There are three things attorneys should be aware of, if their client faces a potential firearm enhancement.

(1) A defendant who is sentenced under the enhancement is not eligible for AIP or transitional leave, but he or she is eligible for good/earned time.

The relevant statutory language is:

"Except as provided in ORS 144.122 and 144.126 and subsection (5) of this section, in no case shall any person punishable under this section become eligible for work release, parole, temporary leave or terminal leave until the minimum term of imprisonment is served, less a period of time equivalent to any reduction of imprisonment granted for good time served or time credits earned under ORS 421.121, nor shall the execution of the sentence imposed upon such person be suspended by the court."

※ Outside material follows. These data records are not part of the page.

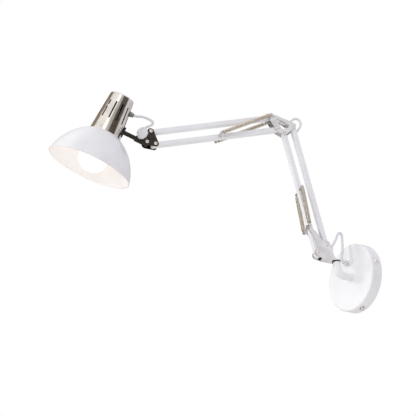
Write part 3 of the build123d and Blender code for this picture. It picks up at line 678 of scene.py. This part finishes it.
class SconceSpring(bpy.types.PropertyGroup):
    """Spring sizes."""

    radius: bpy.props.FloatProperty(
        name="Coil radius", description="Outside radius", default=4.0 * MM, unit="LENGTH"
    )
    wire: bpy.props.FloatProperty(
        name="Wire", description="Wire radius", default=0.62 * MM, unit="LENGTH"
    )
    across: bpy.props.FloatProperty(
        name="Across", description="Distance of each spring from the arm's plane",
        default=15.6 * MM, unit="LENGTH",
    )


# ---------------------------------------------------------------- camera and stage


CAMERA_RIGHT = np.array((0.56497, 0.8067, -0.17333))
CAMERA_UP = np.array((0.51313, -0.179, 0.83944))
CAMERA_BACK = np.array((0.64615, -0.5632, -0.51507))
CAMERA_AIM = np.array((-0.11455, -0.24597, 0.18281))


class SCONCE_OT_camera(bpy.types.Operator):
    """Camera below the lamp, in front and to its left, looking up at it."""

    bl_idname = "sconce.camera"
    bl_label = "Camera"

    def execute(self, context):
        look = context.scene.sconce_view
        data = bpy.data.cameras.new("camera")
        data.lens = look.lens
        data.sensor_width = 36.0
        data.clip_end = 100.0
        camera = bpy.data.objects.new("camera", data)
        turn = Matrix((CAMERA_RIGHT, CAMERA_UP, CAMERA_BACK)).transposed().to_4x4()
        camera.matrix_world = Matrix.Translation(CAMERA_AIM + CAMERA_BACK * look.distance) @ turn
        context.scene.collection.objects.link(camera)
        context.scene.camera = camera
        return {"FINISHED"}


def soft_light(name, place, aim, size, power, colour=(1, 1, 1)):
    """Square area light at a place, facing a point."""
    data = bpy.data.lights.new(name, "AREA")
    data.size = size
    data.energy = power
    data.color = colour
    light = bpy.data.objects.new(name, data)
    light.location = place
    light.rotation_euler = (Vector(aim) - Vector(place)).to_track_quat("-Z", "Y").to_euler()
    bpy.context.scene.collection.objects.link(light)
    return light


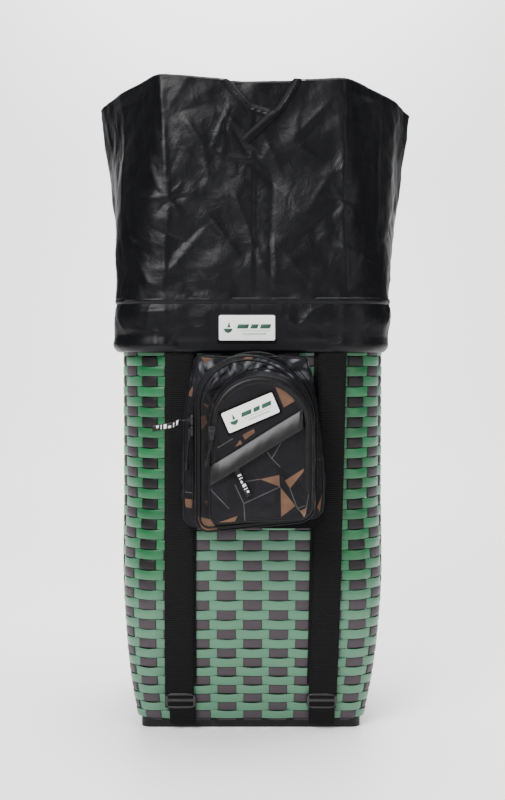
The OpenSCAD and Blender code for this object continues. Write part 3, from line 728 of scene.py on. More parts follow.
def makeWebbing(name, x, out, width, lowZ, highZ, lean=0.0, sway=0.5, seed=1, body="basket"):
    # Flat webbing on the front wall's curve: y = centre - sqrt(r squared - height below the bulge squared)
    z = np.linspace(lowZ, highZ, max(12, int((highZ - lowZ) / 5)))[:, None]
    across = np.array([-0.5, -0.485, -0.3, -0.1, 0.1, 0.3, 0.485, 0.5, 0.485, 0.3, -0.3, -0.485])[None]
    depth = np.array([0.5, 0.93, 1, 1, 1, 1, 0.93, 0.5, 0.05, 0, 0, 0.05])[None] * straps["thickness"]
    r = basket["frontCurve"] + out + depth
    drop = np.maximum(0, basket["bulgeZ"] - z)
    y = basket["frontCurve"] - basket["halfDepth"] - np.sqrt(r * r - drop * drop)
    y = y - 0.35 * (1 + softNoise(z / 3, across * 20, 40, seed, 2)) * (out > 3) * smoothStep(z, 62, 90)
    shift = x + lean * (z - 280) / 250 + sway * softNoise(z, z * 0, 260, seed + 1, 1)
    points = np.stack(np.broadcast_arrays(shift + across * width, y, z), -1)
    uv = np.stack(np.broadcast_arrays(np.append(across[0], -0.5)[None] * width * mm, z * mm), -1)
    return buildMesh(name, points * mm, False, True, uv, None, webbing, body=body)


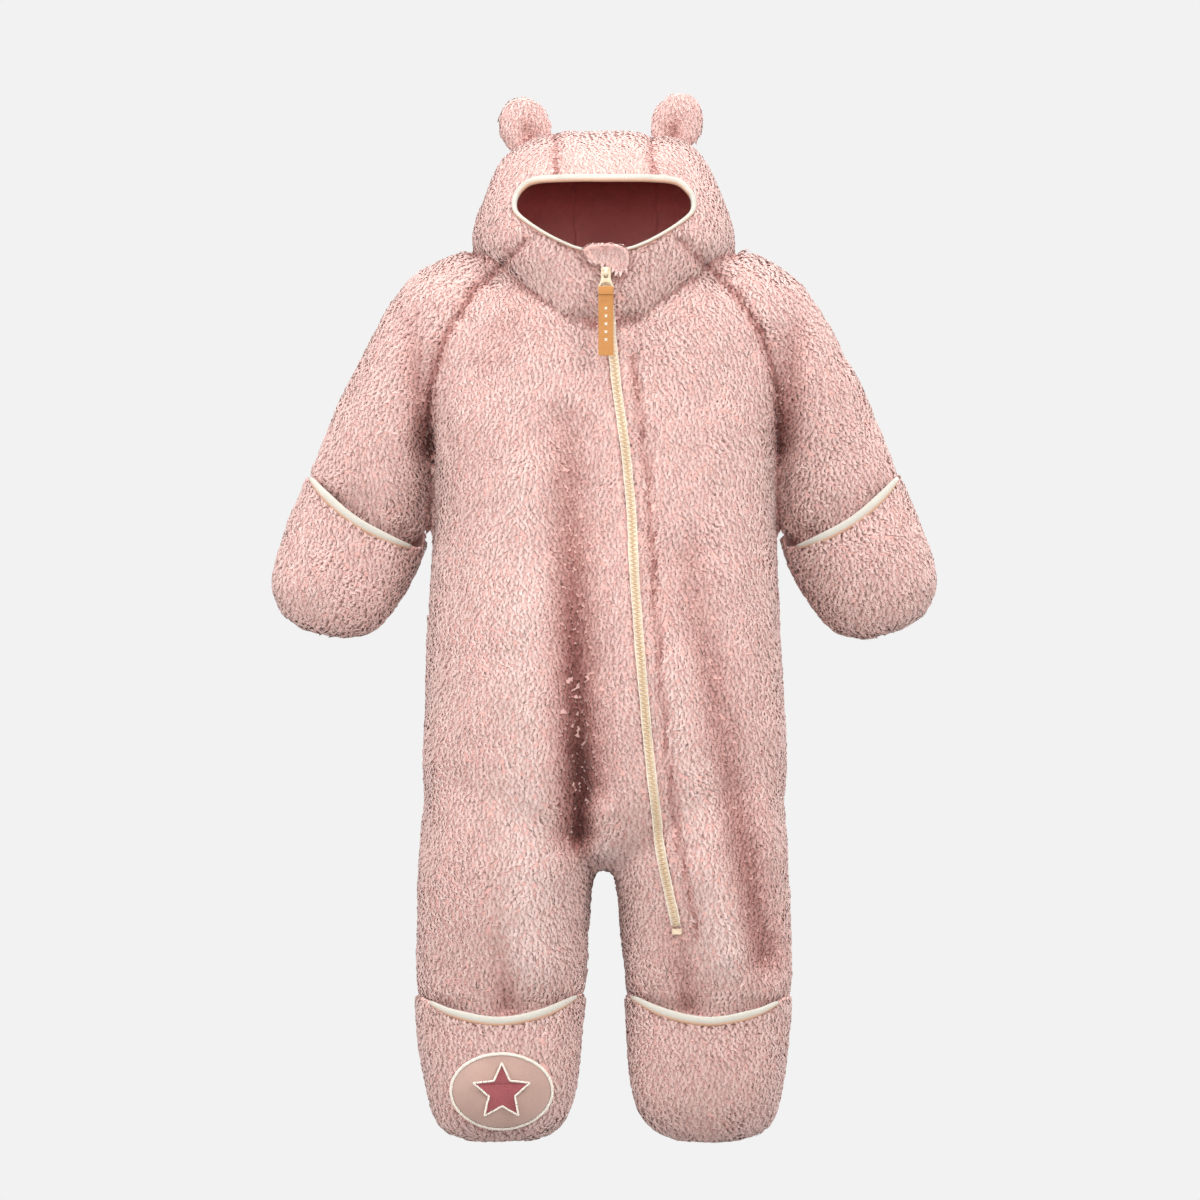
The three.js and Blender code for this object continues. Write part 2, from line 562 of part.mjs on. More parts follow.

That language is not a model of clarity, but if read carefully, you'll see that good time is permitted and other forms of release aren't.

A judge can still deny good time, just as they can in other prison cases, but they need a reason to do so. If the judge denies good time but does not give a reason, defense attorneys would be wise to ask the judge to do so "for meaningful appellate review." As I've written before, the appellate courts will usually defer to a trial judge's denial of good time, unless the judge makes a legal error in doing so. When they are asked to put on the record their reason for denying good time, the chance of legal error is surprisingly high.

(2) The firearm enhancement can result in the merger of guilty verdicts that might not otherwise occur.

This topic could be, and may eventually be, the subject of a lengthier and independent blog post. The short version is this: the Court of Appeals has held that trial courts should merge the crimes of Unlawful Use of a Weapon (UUW) and Felon in Possession (FIP) into a single count of FIP when the latter charge includes the firearm minimum. That ruling has subsequently been called into doubt but not (yet) overruled. The doubt is based in part on the theory that UUW requires the firearm in question is used against another person, but Felon in Possession of a Firearm with a Firearm is satisfied if the gun is discharged but not at anyone in particular. Trial attorneys can increase their chances of appellate success if they ask for the UUW to merge with any other felonies that (1) also have the enhancement pled and (2) involve the same victim as the UUW count.

(3) The firearm minimum should only be imposed on the primary offense (probably)

The primary offense is the crime with the highest crime seriousness level (CSL) of all the charges from one criminal episode. And per the Oregon Administrative Rules, the primary offense is to be sentenced first. But the crime with the highest CSL is often a crime like robbery in the first degree, which carries a mandatory minimum of 90 months in prison. If the firearm minimum is imposed on that count, and it's the five year sentence from a first-time offense, the sentence enhancement does not serve to actually enhance the sentence (although robbery in the first degree, almost always, involves a firearm, which is the reason it carries the lengthy mandatory minimum in the first place).

The state will often ask the court not to defer imposing the firearm minimum on the primary offense, saving it instead for a less-serious charge, such as felon in possession, where -- if the counts are run consecutively -- the imposition of the five year minimum would have a significant impact on the defendant's sentence.

Is this lawful? Can the court decline to impose the firearm minimum on the crime it is sentencing first, and then impose it on a later count? The issue is currently on appeal. Defense attorneys should also be aware that the analysis is subtly different if its the first gun minimum the defendant is facing or their second. Unless and until this issue is decided against defendants, trial attorneys need to object to the minimum being imposed on any count other than the primary offense.